- Given data:
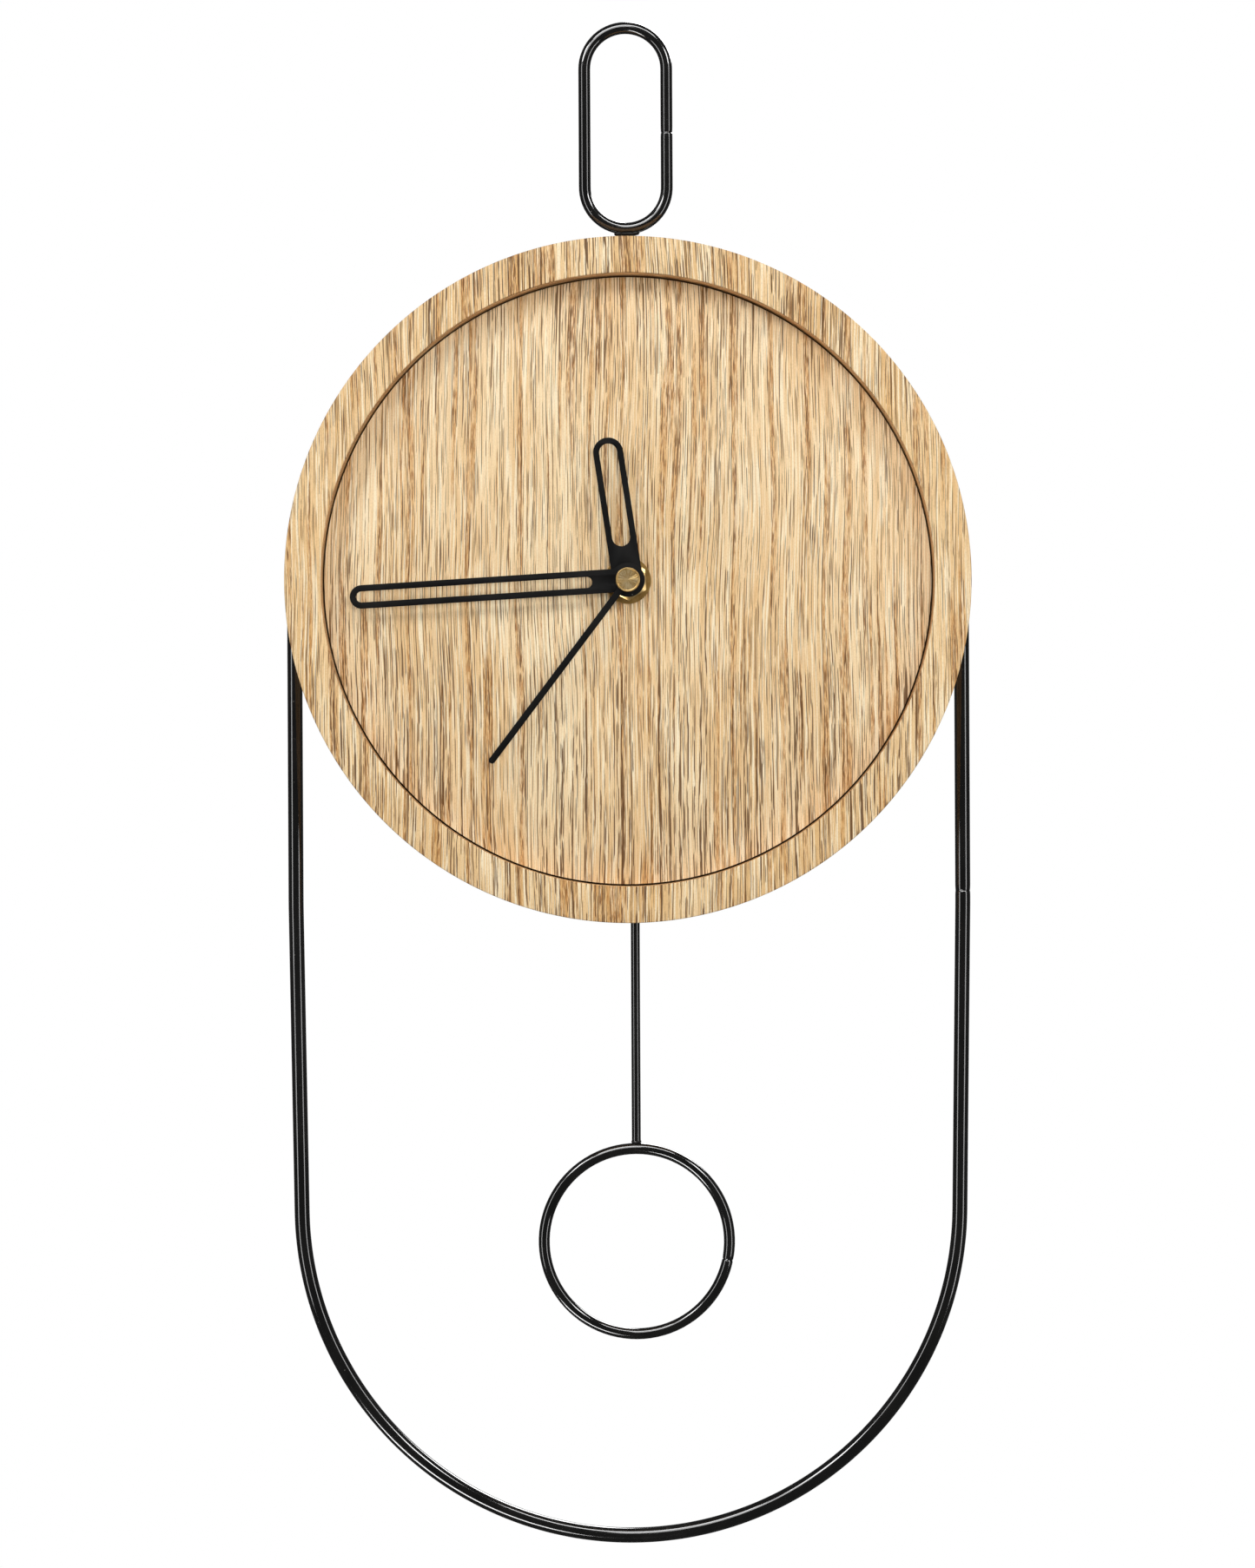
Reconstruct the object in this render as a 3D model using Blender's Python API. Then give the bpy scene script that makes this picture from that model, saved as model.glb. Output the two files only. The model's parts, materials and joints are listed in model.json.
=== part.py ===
"""Pendulum wall clock: an oak disc clock on a bent steel rod frame, with a free pendulum.

Frame: +Z up, the wall is the plane y = 0, the viewer stands at -Y. The origin is the point
where the wall nail carries the hanging loop: the top of the loop's inner edge, at the wall.
All lengths are in metres. Local heights in the movement are measured from the hand shaft.
"""
import math

import bmesh
import bpy
from mathutils import Vector

GAP = 0.0003                       # left between pieces that touch on the real clock

# Rods of the frame, all bent from round steel bar
LOOP_ROD = 0.0022                  # radius of the hanging loop's bar
LOOP_HALF_WIDTH = 0.01535          # bar centre to the loop's centre line
LOOP_HEIGHT = 0.0748               # bar centre to bar centre
FRAME_ROD = 0.0028                 # radius of the frame's bar
FRAME_HALF_WIDTH = 0.1240
FRAME_BEND_DEPTH = 0.1212          # from the upper arc's centre down to where the legs lean in
LOWER_ARC_RADIUS = 0.1222
LOWER_ARC_DEPTH = 0.2341           # from the upper arc's centre to the lower arc's centre
ROD_Y = -FRAME_ROD                 # the frame's bar lies against the wall

# Wooden disc
DISC_RADIUS = 0.125
BORE_RADIUS = 0.1117               # front opening of the ring
SHOULDER_RADIUS = 0.1025           # narrower bore behind the dial plate
DISC_FRONT_Y = -0.034
DISC_BACK_Y = -0.006
DIAL_RADIUS = 0.1111
DIAL_FRONT_Y = -0.025
DIAL_BACK_Y = -0.021
EDGE_CHAMFER = 0.0005
DISC_DROP = 0.0026                 # disc centre below the centre of the frame's upper arc
ROUND_STEPS = 80

# Hands, as angles clockwise from twelve seen from the front
HOUR_ANGLE = math.radians(351.5)
MINUTE_ANGLE = math.radians(266.6)
SECOND_ANGLE = math.radians(217.2)
HAND_THICKNESS = 0.0004
HAND_HUB = 0.0062
HOUR_Y = -0.0301
HOUR_LENGTH = 0.0525
HOUR_HALF_WIDTH = 0.0055
HOUR_STROKE = 0.0022               # metal left beside the slot
HOUR_SLOT_START = 0.0125
HOUR_BORE = 0.0028
MINUTE_Y = -0.0313
MINUTE_LENGTH = 0.1015
MINUTE_HALF_WIDTH = 0.0043
MINUTE_STROKE = 0.0023
MINUTE_SLOT_START = 0.0130
MINUTE_BORE = 0.0019
SECOND_Y = -0.0323
SECOND_LENGTH = 0.0823
SECOND_HALF_WIDTH = 0.0012
SECOND_HUB = 0.0030
SECOND_BORE = 0.0013
CAP_RADIUS = 0.0044
CAP_SOCKET = 0.00075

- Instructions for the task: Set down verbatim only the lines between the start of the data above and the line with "GAP = 0.0003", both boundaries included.

- Answer to the task:
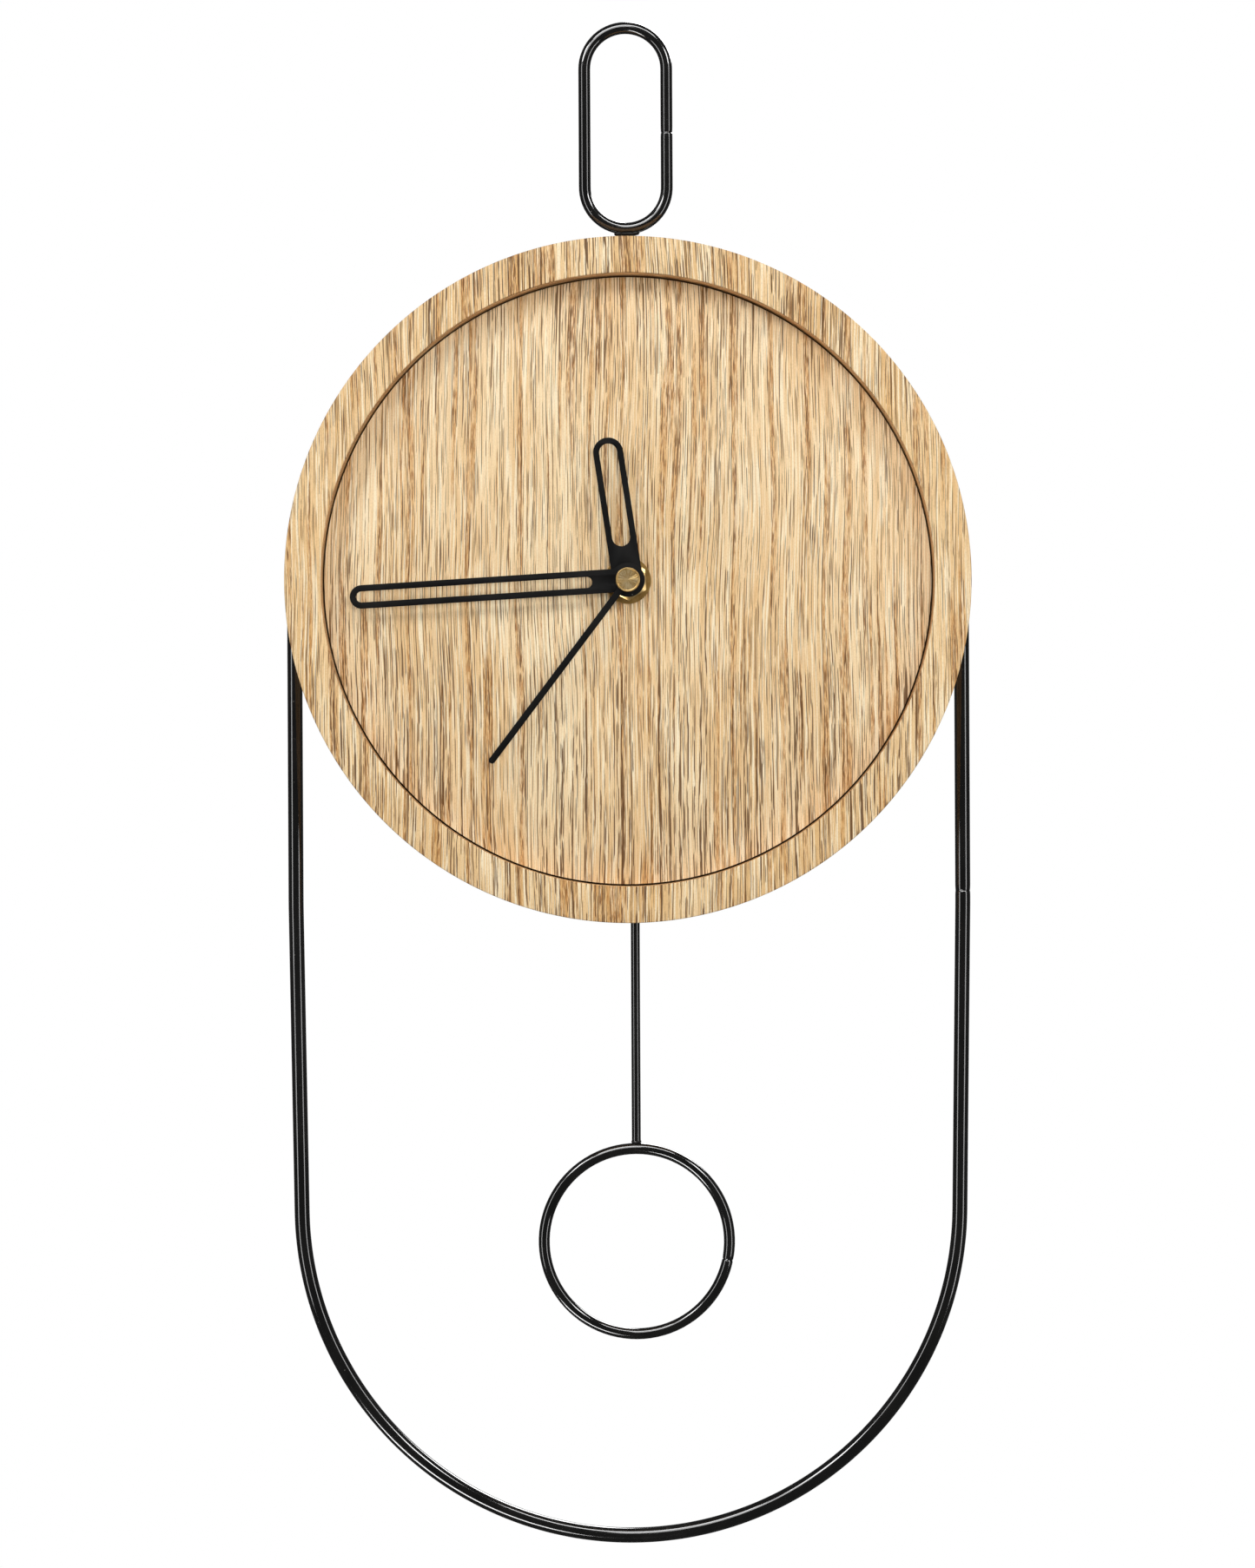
Reconstruct the object in this render as a 3D model using Blender's Python API. Then give the bpy scene script that makes this picture from that model, saved as model.glb. Output the two files only. The model's parts, materials and joints are listed in model.json.
=== part.py ===
"""Pendulum wall clock: an oak disc clock on a bent steel rod frame, with a free pendulum.

Frame: +Z up, the wall is the plane y = 0, the viewer stands at -Y. The origin is the point
where the wall nail carries the hanging loop: the top of the loop's inner edge, at the wall.
All lengths are in metres. Local heights in the movement are measured from the hand shaft.
"""
import math

import bmesh
import bpy
from mathutils import Vector

GAP = 0.0003                       # left between pieces that touch on the real clock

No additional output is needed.